The original, itself an interpretation of a classic (Akira Kurosawa’s Seven Samurai), combined a force in directing at the time in John Sturges with some of the most appealing actors the 1960s could offer, including Yul Brenner, Steve McQueen, Charles Bronson, and James Coburn. The younger cast would notably go on to become stars and hallmarks of the film became its almost nihilistic sense of completion and the incredible, widely used soundtrack it produced. Fuqua completes the cycle in most of these areas; however, the sense of loss and redemption that suffused the classic (and its inspiration) is completely lost here.
However, that is not the fault of an amazing ensemble cast. Let’s start with Fuqua’s preferred actor Denzel Washington who played “Sam Chisolm”, a hardened, quiet but brutal bounty hunter struggling to seek justice for past misdeeds done to him. Washington takes this role and adds the same steely grit we’ve seen in Fuqua’s other films The Equalizer and Training Day, and he really does excel, becoming more of a joy to watch as the film proceeds. While this character does seem a bit one-dimensional, luckily there is a bevy of talent with him. Co-lead Chris Pratt might have just stolen the show as “Josh Farraday”, the gambler and cheat whose slyness and charm cannot be denied. Pratt runs away with this role, easily becoming the funniest character in the film as well as the most entertaining one. I found myself waiting for his lines, looking forward to whatever quip True Detective writer Nic Pizzolatto had lined up for him next. And while Pratt is a natural at these types of characters, the writing really supports him quite well. Ethan Hawke and Byung-hun Lee as the pair of “Goodnight Robicheaux” and “Billy Rocks” complement each other well, Hawke being the talkative rogue with plenty of demons (none of which are really delved into deeply enough) and Lee the mysterious foreigner with amazing knife skills (a role that, while stereotypical, is at least approached with some level of equality to the other leads). Vincent D’Onofrio turns in an inspired performance as tracker/trapper “Jack Horne”, a role you can tell he is having a lot of fun with. Martin Sensmeier portrays the Native American “Red Harvest” in a subdued but likeable role, while Manuel Garcia-Rulfo really fades into the background with cookie-cutter anti-hero “Vasquez” as his role, a Mexican outlaw with a few jokes but not much impact throughout the film.
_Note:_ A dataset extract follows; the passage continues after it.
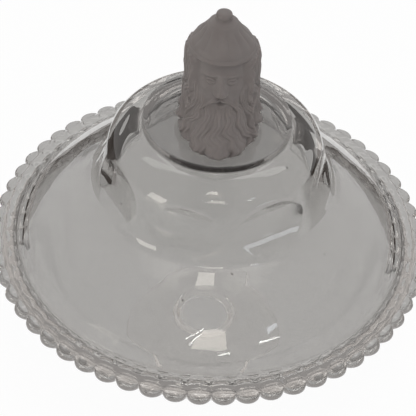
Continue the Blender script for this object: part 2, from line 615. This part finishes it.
def moustacheCarving(angle, height, radius):     # two sweeps from under the nose, their strands along them
    along = np.abs(radius * np.sin(angle))
    middle = headShape["noseBase"] - 1.5 - 0.10 * along ** 1.85
    thick = 1.7 * np.clip(1.15 - along / 13.0, 0.3, 1)
    sweep = bump(height, middle, thick) * (1 - rise(along, 6.0, 9.5)) * (np.cos(angle) > 0)
    fine = ridges((height - middle) * 4.4 + along * 0.4, 0.8)
    parting = 0.35 + 0.65 * rise(along, 0.0, 1.2)
    return sweep * (headShape["moustacheDepth"] + 0.6 * (fine - 0.5)) * parting


def beardCarving(angle, height):       # parted strands fanning out from the chin; also gives its locks
    side = np.abs(angle)
    edge = headShape["beardSide"]
    top = headShape["beardTop"] + 13.0 * np.clip(side / edge, 0, 1) ** 2.2
    beard = (1 - rise(height, top - 3.2, top + 0.8)) * (1 - rise(side, edge, edge + 0.16))
    drop = np.clip(22 - height, 0, 22)
    fan = angle / (0.55 + 0.023 * drop)
    fan = fan - 0.06 * np.sin(drop * 0.42 + 0.9 * np.sin(fan * 3)) - 0.035 * np.sin(drop * 0.95 + fan * 6)
    locks = ridges(fan * headShape["beardLocks"] + 0.6, 0.7)
    strands = ridges(fan * headShape["beardStrands"] + np.sin(drop * 0.7), 0.8)
    carving = 0.25 + locks + 0.7 * (strands - 0.5) + 1.2 * bump(height, 3.4, 3.2) * locks
    return beard * carving, locks


def headCarving(angle, height, radius):
    belowBrim = 1 - rise(height, headShape["brim"] - 0.5, headShape["brim"] + 0.2)
    beard, locks = beardCarving(angle, height)
    carving = capCarving(angle, height) + moustacheCarving(angle, height, radius) + beard
    carving += belowBrim * (hairCarving(angle, height) + faceCarving(angle, height, radius))
    carving *= 1 - 0.6 * (1 - rise(height, 0, 1.2))
    # the beard's ends sweep out over the table
    forward = np.clip(np.cos(angle * 1.4), 0, 1) * (np.abs(angle) < 1.12)
    reach = headShape["beardReach"] * np.exp(-(height / headShape["beardReachHeight"]) ** 1.5)
    return carving + reach * forward ** 1.8 * (0.93 + 0.09 * locks)


def headOutline(heights):              # half width, half depth and middle at each height, corners eased
    stations = np.array(headShape["sections"])
    eased = (heights < headShape["easedTo"]) & (heights > 0)
    lines = []
    for column in (1, 2, 3):
        line = np.interp(heights, stations[:, 0], stations[:, column])
        for _ in range(headShape["easing"]):
            soft = line.copy()
            soft[1:-1] = (line[:-2] + 2 * line[1:-1] + line[2:]) / 4
            line = np.where(eased, soft, line)
        lines.append(line[:, None])
    return lines


def makeFinial(material):
    shape = headShape
    bodyRows = round(shape["knobFoot"] / shape["rowStep"])
    heights = np.concatenate([np.arange(bodyRows) * shape["rowStep"],
                              np.linspace(shape["knobFoot"], shape["knobTop"], shape["knobRows"])])
    wide, deep, middle = headOutline(heights)
    count = shape["columns"]
    angle, height = np.meshgrid(np.arange(count) / count * 2 * np.pi - np.pi, heights)
    radius = 1 / np.sqrt((np.sin(angle) / wide) ** 2 + (np.cos(angle) / deep) ** 2)
    radius = radius + headCarving(angle, height, radius)
    x = radius * np.sin(angle) + shape["aside"] * (1 - rise(height, shape["asideFull"], shape["asideEnd"]))
    y = middle - radius * np.cos(angle)
    z = height - shape["sink"] * (height <= 0)
    vertices = np.stack([x * mm, y * mm, tableTop + z * mm], axis=-1).reshape(-1, 3).tolist()
    rings = np.arange(len(vertices)).reshape(-1, count).tolist()
    foot, tip = len(vertices), len(vertices) + 1
    vertices.append((0, middle[0, 0] * mm, tableTop - shape["sink"] * mm))
    vertices.append((0, 0, tableTop + shape["knobTop"] * mm))
    rings = [[foot] * count] + rings + [[tip] * count]
    finial = smoothObject("carvedHead", vertices, joinRings(rings), material)
    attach(finial, "cover_body")
    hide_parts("finial")
    print("finial:", len(finial.data.polygons), "faces")


# Bowl, wafer and foot as one run of glass, radius and height over the surface that it stands on
baseShape = {"columns": 192, "outsideSteps": 118, "insideSteps": 48,
             "foot": [(0, 6.0), (8, 5.8), (18, 4.5), (27, 2.0), (32.3, 0.2), (33.2, 0), (42.6, 0),
                      (43.7, 0.5), (44.0, 1.3), (44.0, 3.0), (43.4, 3.6), (40, 4.4), (33, 6.3), (27, 8.8),
                      (22, 11.0)],
             "stem": [(16.5, 13.2), (12.6, 14.8), (12.2, 16.2), (13.6, 17.6), (15.6, 18.8), (16.1, 20.0)],
             "bowl": [(17.2, 21.1), (21, 21.7), (26.2, 22.3), (35.2, 24.0), (44.1, 26.6), (52.6, 30.2),
                      (60.6, 34.7), (68.2, 39.9), (75.4, 45.7), (81.9, 52.3), (87.6, 59.5), (92.6, 67.2),
                      (97.4, 75.1), (102.1, 82.3)],
             "lip": [(102.45, 83.0), (101.5, 83.95), (100.5, 84.0), (99.5, 83.95), (98.55, 83.1)],
             "inside": [(98.1, 82.1), (93.5, 77.5), (88.7, 69.6), (83.8, 62.1), (78.4, 55.3), (72.3, 49.1),
                        (65.5, 43.5), (58.2, 38.6), (50.5, 34.4), (42.5, 31.0), (34.2, 28.4), (25.5, 26.8),
                        (16.8, 26.0), (8, 26.0), (0, 26.0)]}


def makeBase(material):
    shape = baseShape
    line = smoothLine(shape["foot"] + shape["stem"] + shape["bowl"], shape["outsideSteps"])
    line += shape["lip"] + smoothLine(shape["inside"], shape["insideSteps"])
    count = shape["columns"]
    vertices, rings = [], []
    for radius, height in line:
        if radius < 0.01:
            rings.append([len(vertices)] * count)
            vertices.append((0, 0, height * mm))
            continue
        rings.append(list(range(len(vertices), len(vertices) + count)))
        for k in range(count):
            turn = 2 * math.pi * k / count
            vertices.append((radius * math.cos(turn) * mm, radius * math.sin(turn) * mm, height * mm))
    base = smoothObject("bowlOnFoot", vertices, joinRings(rings), material)
    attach(base, "compote_base")
    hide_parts("bowl", "wafer", "foot")
    print("base:", len(base.data.polygons), "faces")


# Camera at the photograph's viewing angle, in degrees, metres and the lens's own mm
camera = {"elevation": 44.42, "roll": 3.79, "distance": 0.613, "lens": 103.85, "sensor": 36.0,
          "aimRight": -0.0009, "aimUp": 0.0101, "clipStart": 0.01, "clipEnd": 20}


def addCamera():
    data = bpy.data.cameras.new("photoCamera")
    thing = bpy.data.objects.new("photoCamera", data)
    bpy.context.scene.collection.objects.link(thing)
    data.lens = camera["lens"]
    data.sensor_width = camera["sensor"]
    data.sensor_fit = "HORIZONTAL"
    data.clip_start = camera["clipStart"]
    data.clip_end = camera["clipEnd"]
    elevation, roll = math.radians(camera["elevation"]), math.radians(camera["roll"])
    back = Vector((0, -math.cos(elevation), math.sin(elevation)))
    level = Vector((1, 0, 0))
    upright = back.cross(level)
    right = level * math.cos(roll) + upright * math.sin(roll)
    up = upright * math.cos(roll) - level * math.sin(roll)
    aim = Vector((0, 0, rimPlane))
    place = aim + right * camera["aimRight"] + up * camera["aimUp"] + back * camera["distance"]
    thing.matrix_world = Matrix.Translation(place) @ Matrix((right, up, back)).transposed().to_4x4()
    bpy.context.scene.camera = thing


# What the glass mirrors, far off round the front of the rim: corners as azimuth and elevation in degrees,
# then colour and strength. Cards whose names start with rear throw no light on the frosted glass and the
# floor, and the ceiling lamp does only that.
studio = {"worldStrength": 0.62, "floorWhite": 0.96, "floorColor": (0.8, 0.8, 0.79, 1), "floorHalf": 3.0,
          "floorRoughness": 0.9, "cardDistance": 1.5, "cardCentre": -0.06}
cards = [
    ("creamWindow", [(-6.5, 38.6), (14, 38.2), (14.5, 46.2), (1, 46.8)], (1.0, 0.95, 0.86), 4.5),
    ("windowHigh", [(-12, 65), (10, 65), (12, 75), (-4, 75)], (1.0, 0.96, 0.88), 6.0),
    ("windowFrame", [(-10.9, 41.6), (-10.5, 41.5), (0.9, 47.2), (0.6, 47.4)], (1.0, 1.0, 0.98), 20.0),
    ("windowFrameLow", [(-8.0, 39.9), (-7.5, 39.7), (4.0, 46.7), (3.7, 47.0)], (1.0, 1.0, 0.98), 20.0),
    ("windowSill", [(9.8, 36.4), (16.0, 36.2), (16.1, 36.8), (9.9, 37.0)], (1.0, 1.0, 0.96), 13.0),
    ("stripRight", [(35, 37.1), (47, 35.2), (47, 35.5), (35, 37.8)], (1.0, 1.0, 0.98), 16.0),
    ("blueWindow", [(41, 39.2), (49, 39.5), (49, 41.4), (42, 41.6)], (0.86, 0.92, 1.0), 5.0),
    ("rearStripLeft", [(122, 50), (180, 50), (180, 60), (122, 60)], (1.0, 0.99, 0.97), 2.5),
    ("rearStripRight", [(180, 50), (238, 50), (238, 60), (180, 60)], (1.0, 0.99, 0.97), 2.5),
    ("sideWindow", [(-64, -2), (-44, -2), (-44, 16), (-60, 16)], (1.0, 0.97, 0.9), 5.0),
    ("sideWindowRight", [(46, 3), (66, 3), (62, 10), (48, 10)], (0.9, 0.95, 1.0), 4.0),
    ("ceilingLamp", [(-10, 62), (32, 63), (165, 78), (195, 78)], (1.0, 0.97, 0.92), 6.0),
]
# A dark table, in metres, behind and beside the pale ground under the compote, seen in the glass only
darkTable = {"color": (1.0, 0.84, 0.76), "glow": 0.08, "height": 0.002, "outer": 1.6, "side": 0.2,
             "back": 0.36, "front": -0.03, "fade": 0.07}


def addCard(name, spots, color, glow):
    card = meshObject(name, spots, [(0, 1, 2, 3)])
    material, tree, shader = makeMaterial(name)
    tree.nodes.remove(shader)
    light = tree.nodes.new("ShaderNodeEmission")
    light.inputs["Color"].default_value = (*color, 1)
    light.inputs["Strength"].default_value = glow
    tree.links.new(light.outputs[0], tree.nodes["Material Output"].inputs["Surface"])
    card.data.materials.append(material)
    card.visible_camera = False
    card.visible_shadow = False
    card.visible_diffuse = not name.startswith("rear")
    card.visible_glossy = card.visible_transmission = name != "ceilingLamp"
    return tree, light


def addSkyCards():
    for name, corners, color, glow in cards:
        spots = []
        for azimuth, elevation in corners:
            a, e = math.radians(azimuth), math.radians(elevation)
            way = Vector((math.sin(a) * math.cos(e), -math.cos(a) * math.cos(e), math.sin(e)))
            spots.append(Vector((0, studio["cardCentre"], rimPlane)) + way * studio["cardDistance"])
        addCard(name, spots, color, glow)


def addDarkTable():
    side, back, front, outer, z = (darkTable[key] for key in ("side", "back", "front", "outer", "height"))
    pale = (studio["floorWhite"],) * 3 + (1,)
    dark = tuple(part * darkTable["glow"] for part in darkTable["color"]) + (1,)
    strips = {"rearTableLeft": (-outer, -side, front, outer), "rearTableRight": (side, outer, front, outer),
              "rearTableBack": (-side, side, back, outer)}
    for name, (left, right, near, far) in strips.items():
        corners = [(left, near, z), (right, near, z), (right, far, z), (left, far, z)]
        tree, light = addCard(name, corners, darkTable["color"], 1.0)
        share = smoothRamp(tree, objectPlace(tree)[1], front, front + darkTable["fade"])
        plug(tree, light.inputs["Color"], mixColor(tree, share, pale, dark))


def rayShare(tree):                    # 1 for the camera's rays and those that metal and glass send on
    path = tree.nodes.new("ShaderNodeLightPath").outputs
    seen = nodeMath(tree, "MAXIMUM", path["Is Camera Ray"], path["Is Glossy Ray"])
    return nodeMath(tree, "MAXIMUM", seen, path["Is Transmission Ray"])


def mixShaders(tree, share, low, high, output):
    mix = tree.nodes.new("ShaderNodeMixShader")
    for socket, value in zip(mix.inputs, (share, low.outputs[0], high.outputs[0])):
        tree.links.new(value, socket)
    tree.links.new(mix.outputs[0], tree.nodes[output].inputs["Surface"])


def addFloor():
    half = studio["floorHalf"]
    floor = meshObject("floor", [(-half, -half, 0), (half, -half, 0), (half, half, 0), (-half, half, 0)],
                       [(0, 1, 2, 3)])
    material, tree, shader = makeMaterial("paleFloor")
    setShader(shader, {"Base Color": studio["floorColor"], "Roughness": studio["floorRoughness"],
                       "Specular IOR Level": 0.0})
    white = tree.nodes.new("ShaderNodeEmission")
    white.inputs["Strength"].default_value = 1.0
    share = nodeMath(tree, "MULTIPLY", rayShare(tree), studio["floorWhite"])
    mixShaders(tree, share, shader, white, "Material Output")
    floor.data.materials.append(material)


def addWorld():
    world = bpy.data.worlds.new("studioWorld")
    bpy.context.scene.world = world
    world.use_nodes = True
    tree = world.node_tree
    ground = tree.nodes["Background"]
    ground.inputs["Color"].default_value = (1, 1, 1, 1)
    ground.inputs["Strength"].default_value = studio["worldStrength"]
    white = tree.nodes.new("ShaderNodeBackground")
    white.inputs["Strength"].default_value = 1.0
    mixShaders(tree, rayShare(tree), ground, white, "World Output")


waves = waveGroup()
clear = clearGlass(waves, bubbleGroup())
frosted = frostedGlass(waves)
for name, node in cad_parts.items():
    node.data.materials.clear()
    node.data.materials.append(frosted if name == "finial" else clear)
print("glass:", clear.name, "and", frosted.name)
makeCover(clear)
makeFinial(frosted)
makeBase(clear)
addCamera()
addFloor()
addWorld()
addSkyCards()
addDarkTable()
print("studio:", len(cards), "cards and a dark table")
bpy.context.scene.view_settings.view_transform = "Standard"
My problem with these characters isn’t in their portrayal, but their lack of development. Having the lead be a black man is ripe with opportunities for real and impactful statements about race, even in the historic setting of the Wild West. However, this serves as a conflict for merely the opening scene, showing an overplayed trope of fear of otherness that isn’t really highlighted and becomes a confusing statement that seems included for the sake of explanation rather than development. Unfortunately, the same story goes for Lee’s character “Billy Rocks” and Sensmeier’s “Red Harvest”, as some racial epithets are used to display racial tension in only the most surface manner, and very little digging into the thematic is done besides that.
Aside from the spectacular performances and the subpar writing, this movie excels aesthetically. The soundtrack is the last one produced by James Horner who died during production, and brings to mind immediately all of the feeling of a true western immediately. It is at once reminiscent and engaging, not too derivative itself but nicely complementing the derivative story by really melding with the setting perfectly. And the landscape shots in this movie, good lord, the landscape shots! Straight out of the western playbook of wide ranges, setting suns, and waves of heat pouring across the landscape. The cinematography of this movie really nails the mood they are going for, and serves as one part of this movie that deserved an update.
Ultimately, this movie risks little, not providing many interesting subplots and letting its characters wallow in shallow characterizations. However, the ensemble cast is far too good to be ignored, and almost make up for the writing with their engaging, hilarious dialogue and stellar portrayals. While this movie doesn’t really offer anything new, it does serve as an amusing interpretation of a classic, despite not being able to hold a candle to either of its predecessors thematically. I left the theater wanting more: more depth to the characters, more expression of the struggle to redeem oneself, more exploration of why bad men can do great things. However, what I got was entertaining enough as a fun late summer action-comedy flick that will be enjoyed, but ultimately forgotten.